Судебное расследование, техническая экспертиза и иные процедуры ничего не дали — и все же X. в конце концов был заключен в каторжную тюрьму и просидел там некоторое время. Однако в результате его признания потерпели крах еще девять выдающихся финансистов. Восемь лет спустя, подвергнув беспристрастному анализу все факты и свидетельские показания, я пришел к твердому убеждению, что этот человек стал жертвой хладнокровно обдуманного заговора, цель которого заключалась в том, чтобы вытеснить его из сферы крупных финансовых возможностей и прервать его карьеру, которая, безусловно, привела бы его к огромному богатству. Очевидно, X. обладал такими возможностями и такой сметкой, что был способен на многие дела и комбинации, которыми занимались самые ловкие и хладнокровные финансисты того времени, а они не желали, чтобы он им мешал, и не дали ему стать действительно опасным конкурентом. Подобно коронованным узурпаторам древних времен, они предпочли убить возможного претендента на королевский престол еще в младенческом возрасте.

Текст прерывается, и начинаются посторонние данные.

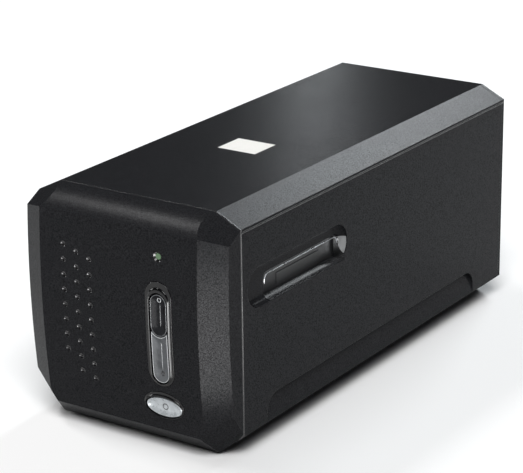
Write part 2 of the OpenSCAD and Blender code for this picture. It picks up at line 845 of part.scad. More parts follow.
module rear_panel() {
    board_back = board_front + board_t;
    color("#26282b")
        difference() {
            union() {
                along_y(shell_end, rear_y) case_outline();
                tongue_ring(shell_end - 2 * tongue_l, shell_end + join);
                for (x = [-board_screw_x, board_screw_x], z = board_screw_z)
                    translate([x, 0, z]) rod_y(boss_r, board_back, shell_end + join);
            }
            for (x = [-rear_screw_x, rear_screw_x], z = rear_screw_z) translate([x, 0, z]) {
                rod_y(shank_r + fit_gap, shell_end - join, rear_y + 1);
                rod_y(head_r + fit_gap, rear_y - head_t, rear_y + 1);
            }
            for (x = [-board_screw_x, board_screw_x], z = board_screw_z)
                translate([x, 0, z]) rod_y(shank_r + run_gap, board_back - 1, board_back + screw_l / 2);
            along_y(shell_end - 1, rear_y + 1) {
                translate([usb_x, socket_z])
                    square([usb_w + 2 * fit_gap, usb_h + 2 * fit_gap], center = true);
                translate([inlet_x, socket_z]) circle(r = inlet_r + wall / 2);
                translate([lock_x, socket_z]) stadium(lock_w, lock_h);
            }
        }
}

module case_screws() {
    color("#3a3b3d")
        for (x = [-rear_screw_x, rear_screw_x], z = rear_screw_z) translate([x, 0, z]) difference() {
            union() {
                rod_y(head_r, rear_y - head_t, rear_y - head_sunk);
                rod_y(shank_r, rear_y - screw_l, rear_y - head_t + eps);
            }
            for (turn = [0, 90]) rotate([0, turn, 0])
                block([-cross_l / 2, rear_y - head_sunk - cross_depth, -cross_w / 2],
                      [cross_l / 2, rear_y, cross_w / 2]);
        }
}

// Points of an upright stadium about a height, with points up its straight sides for the bow
function stadium_points(w, low, high) = let (r = w / 2, run = high - low - w) concat(
    [for (a = [0:10:180]) [r * cos(a), high - r + r * sin(a)]],
    [for (i = [1:rim_steps - 1]) [-r, high - r - run * i / rim_steps]],
    [for (a = [180:10:360]) [r * cos(a), low + r + r * sin(a)]],
    [for (i = [1:rim_steps - 1]) [r, low + r + run * i / rim_steps]]
);

function oval_points(w, h, z) = [for (a = [0:7.5:352.5]) [cos(a) * w / 2, z + sin(a) * h / 2]];

// One ring of points on the layer of the bow at a given depth
function on_bow(points, depth) = [for (p = points) [button_x + p.x, bow_y(p.y, depth), p.y]];

// Section through a rim: up a quarter ellipse to its crest, and down a deeper one to its inner edge
function rim_depth(a) = a < 90 ? -rim_h * sin(a) : rim_drop - (rim_drop + rim_h) * sin(a);

// Rounded rim that crosses from an outer to an inner outline
function rim_rings(outer, inner) = [for (a = [0:15:180])
    let (part = (1 - cos(a)) / 2)
    on_bow((1 - part) * outer + part * inner, rim_depth(a))];

// Closed band through rings of points: it runs through all rings and back to the first
module ring_band(rings) {
    n = len(rings[0]);
    m = len(rings);
    polyhedron([for (ring = rings, p = ring) p],
        [for (i = [0:m - 1], j = [0:n - 1], half = [0, 1])
            let (a = i * n + j, b = i * n + (j + 1) % n, next = (i + 1) % m * n)
            let (c = next + (j + 1) % n, d = next + j)
            half == 0 ? [a, b, c] : [a, c, d]]);
}

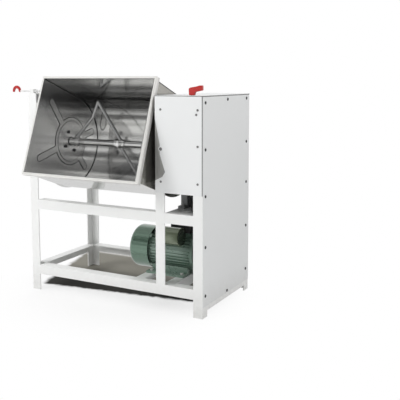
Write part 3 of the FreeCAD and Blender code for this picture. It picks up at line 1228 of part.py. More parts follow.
# The cowl's closed end has an air intake of concentric slots, and a ring of the bell carries it.
intake_slots = []
for slot in range(3):
    outer_slot = rod("X", "cowl_left - 1", "axis_from_front", "motor_axis_height",
                     f"cowl_intake - {slot} * intake_pitch", "cowl_wall + 2")
    inner_slot = rod("X", "cowl_left - 2", "axis_from_front", "motor_axis_height",
                     f"cowl_intake - {slot} * intake_pitch - intake_slot", "cowl_wall + 4")
    intake_slots.append(cut(outer_slot, inner_slot))
spokes = fuse(
    block("cowl_left - 3", "axis_from_front - intake_slot / 2", "motor_axis_height - cowl_radius",
          "cowl_wall + 6", "intake_slot", "2 * cowl_radius"),
    block("cowl_left - 3", "axis_from_front - cowl_radius", "motor_axis_height - intake_slot / 2",
          "cowl_wall + 6", "2 * cowl_radius", "intake_slot"))
node("fan_cowl", cut(rounded_end(cowl_outside, number("cowl_round")),
                     rounded_end(cowl_inside, number("cowl_round") - number("cowl_wall")),
                     cut(fuse(*intake_slots), spokes)))

fan_centre = Vector(number("fan_left"), axis_y, number("motor_axis_height"))
fan_hub = Part.makeCylinder(number("fan_hub"), number("fan_length"), fan_centre, Vector(1, 0, 0))
blade_count = int(number("fan_blades"))
fan_pieces = []
for blade in range(blade_count):
    vane = Part.makeBox(number("fan_length"), number("fan_blade"),
                        number("fan_radius") - number("fan_hub") + number("fan_blade_sunk"),
                        fan_centre + Vector(0, -number("fan_blade") / 2,
                                            number("fan_hub") - number("fan_blade_sunk")))
    vane.rotate(fan_centre, Vector(1, 0, 0), 360 * blade / blade_count)
    fan_pieces.append(vane)
fan_plate = Part.makeCylinder(
    number("fan_radius"), number("fan_plate"),
    fan_centre + Vector(number("fan_length") - number("fan_plate"), 0, 0), Vector(1, 0, 0))
fan_bore = Part.makeCylinder(number("motor_shaft_radius") + number("seat_gap"), number("fan_length") + 2,
                             fan_centre - Vector(1, 0, 0), Vector(1, 0, 0))
shape_node("cooling_fan", fan_hub.fuse(fan_pieces + [fan_plate]).cut(fan_bore).removeSplitter())

# The reversing switch hangs under the top cover, and its red lever stands on the spindle above.
node("switch_case", fuse(
    block("switch_x - switch_case_long / 2", "switch_from_front - switch_case_deep / 2",
          "frame_height - switch_case_high", "switch_case_long", "switch_case_deep", "switch_case_high"),
    rod("Z", "switch_x", "switch_from_front", "frame_height - 1", "switch_spindle",
        "cover_sheet + spindle_proud + 1")))
lever_base = "frame_height + cover_sheet + lever_gap"
lever_bar = block("switch_x - lever_stem", "switch_from_front - lever_bar_deep / 2",
                  f"{lever_base} + lever_stem_high - lever_bar_high", "lever_bar_long", "lever_bar_deep",
                  "lever_bar_high")
lever_bar.Placement = Placement(Vector(), Rotation(Vector(0, -1, 0), 1))
bind(lever_bar, "Placement.Rotation.Angle", "lever_rise")
node("switch_lever", cut(
    fuse(rod("Z", "switch_x", "switch_from_front", lever_base, "lever_stem", "lever_stem_high"), lever_bar),
    rod("Z", "switch_x", "switch_from_front", f"{lever_base} - 1", "switch_spindle + running_gap",
        "spindle_proud + 1")))

# The trough's lock: a sliding pin in a guide on top of the left front leg, with a hooked red grip.
# A collar on the pin stops it at the guide when it is pulled out.
lock_base_top = "frame_height + lock_base_thick"
node("lock_bracket", cut(
    fuse(block("0", "0", "frame_height", "lock_base", "lock_base", "lock_base_thick"),
         block("lock_guide_in", "lock_from_front - lock_guide_deep / 2", lock_base_top, "lock_guide_width",
               "lock_guide_deep", "2 * (lock_pin_radius + lock_guide_wall)")),
    rod("X", "lock_guide_in - 1", "lock_from_front", "lock_axis_height", "lock_pin_radius + running_gap",
        "lock_guide_width + 2")))
node("lock_pin", fuse(
    rod("X", "-lock_reach", "lock_from_front", "lock_axis_height", "lock_pin_radius",
        "lock_tip + lock_reach"),
    rod("X", "lock_collar_left", "lock_from_front", "lock_axis_height", "lock_collar",
        "lock_collar_width")))
hook = doc.addObject("Part::Torus", "hook")
hook.Angle3 = 180
bind(hook, "Radius1", "grip_bend")
bind(hook, "Radius2", "grip_radius")
put(hook, "-lock_reach - grip_bend", "lock_from_front", "lock_axis_height", TURN["-Y"])
node("lock_grip", cut(
    fuse(hook, ball("-lock_reach", "lock_from_front", "lock_axis_height", "grip_radius"),
         ball("-lock_reach - 2 * grip_bend", "lock_from_front", "lock_axis_height", "grip_radius")),
    rod("X", "-lock_reach", "lock_from_front", "lock_axis_height", "lock_pin_radius + seat_gap",
        "grip_radius + 2")))
doc.recompute()
failed = [item.Label for item in doc.Objects if {"Invalid", "Error"} & set(item.State)]
for item in nodes:
    if item.Shape.isNull() or not item.Shape.isValid() or not item.Shape.Solids:
        failed.append(item.Label + " has no sound shape")
if failed:
    raise SystemExit("failed: " + ", ".join(failed))

os.makedirs("parts", exist_ok=True)
for item in nodes:
    item.Shape.exportStep(f"parts/{item.Label}.step")
print(len(nodes), "sub-parts")
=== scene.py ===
import json
import math

import bmesh
import bpy
from mathutils import Matrix, Vector


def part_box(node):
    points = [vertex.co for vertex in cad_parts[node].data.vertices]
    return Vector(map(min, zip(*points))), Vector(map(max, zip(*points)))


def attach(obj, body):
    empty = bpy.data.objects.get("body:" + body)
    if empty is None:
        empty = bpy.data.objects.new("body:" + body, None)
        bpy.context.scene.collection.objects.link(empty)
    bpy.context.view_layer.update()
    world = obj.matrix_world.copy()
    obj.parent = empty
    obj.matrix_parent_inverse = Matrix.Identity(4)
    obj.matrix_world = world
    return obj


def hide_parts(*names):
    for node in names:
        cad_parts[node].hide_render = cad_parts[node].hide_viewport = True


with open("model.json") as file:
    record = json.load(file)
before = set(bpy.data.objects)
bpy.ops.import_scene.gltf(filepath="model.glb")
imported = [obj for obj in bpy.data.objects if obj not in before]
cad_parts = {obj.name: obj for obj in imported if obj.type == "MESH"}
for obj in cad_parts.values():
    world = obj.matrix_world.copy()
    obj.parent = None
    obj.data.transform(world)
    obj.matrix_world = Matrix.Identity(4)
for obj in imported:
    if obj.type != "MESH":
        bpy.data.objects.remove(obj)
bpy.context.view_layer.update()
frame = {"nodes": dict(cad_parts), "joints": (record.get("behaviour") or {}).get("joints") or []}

# Frame of angle steel: four legs, two short housing posts and the rails between them, butt welded
# and then powder coated white. The cut ends of the legs stand on the floor. The steel channel
# under the countershaft has the same coat.
FRAME_NODES = ["leg_front_left", "leg_rear_left", "leg_front_right", "leg_rear_right", "housing_posts",
               "lower_rail_front", "lower_rail_rear", "lower_rail_left", "lower_rail_right",
               "front_mid_rail", "housing_mid_rails", "side_top_rails", "bearing_rails", "drive_rails",
               "motor_rails"]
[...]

Но какую юность он провел! Какой он шел длинной и извилистой тропой! Среди документов дела было его письмо к матери, очевидно, написанное в августе 1892 года, когда X. было не больше восемнадцати лет и он только начинал свою карьеру в качестве агента книжной фирмы. Он писал:
«Дорогие родители, прошу вас, ответьте сразу же, можете ли вы прислать мне хоть что-нибудь, или мне не на что рассчитывать. Запомните, это первый и последний раз в моей жизни, когда я прошу вас о чем-либо. Другому из ваших детей вы давали не какие-нибудь пятнадцать долларов, а сотни, так неужели теперь, когда я — самый младший — прошу у вас, моих родителей, пятнадцать долларов, вы окажетесь такими жестокими, что откажете мне? Без этих пятнадцати долларов мне две, а то и три недели не на что будет жить.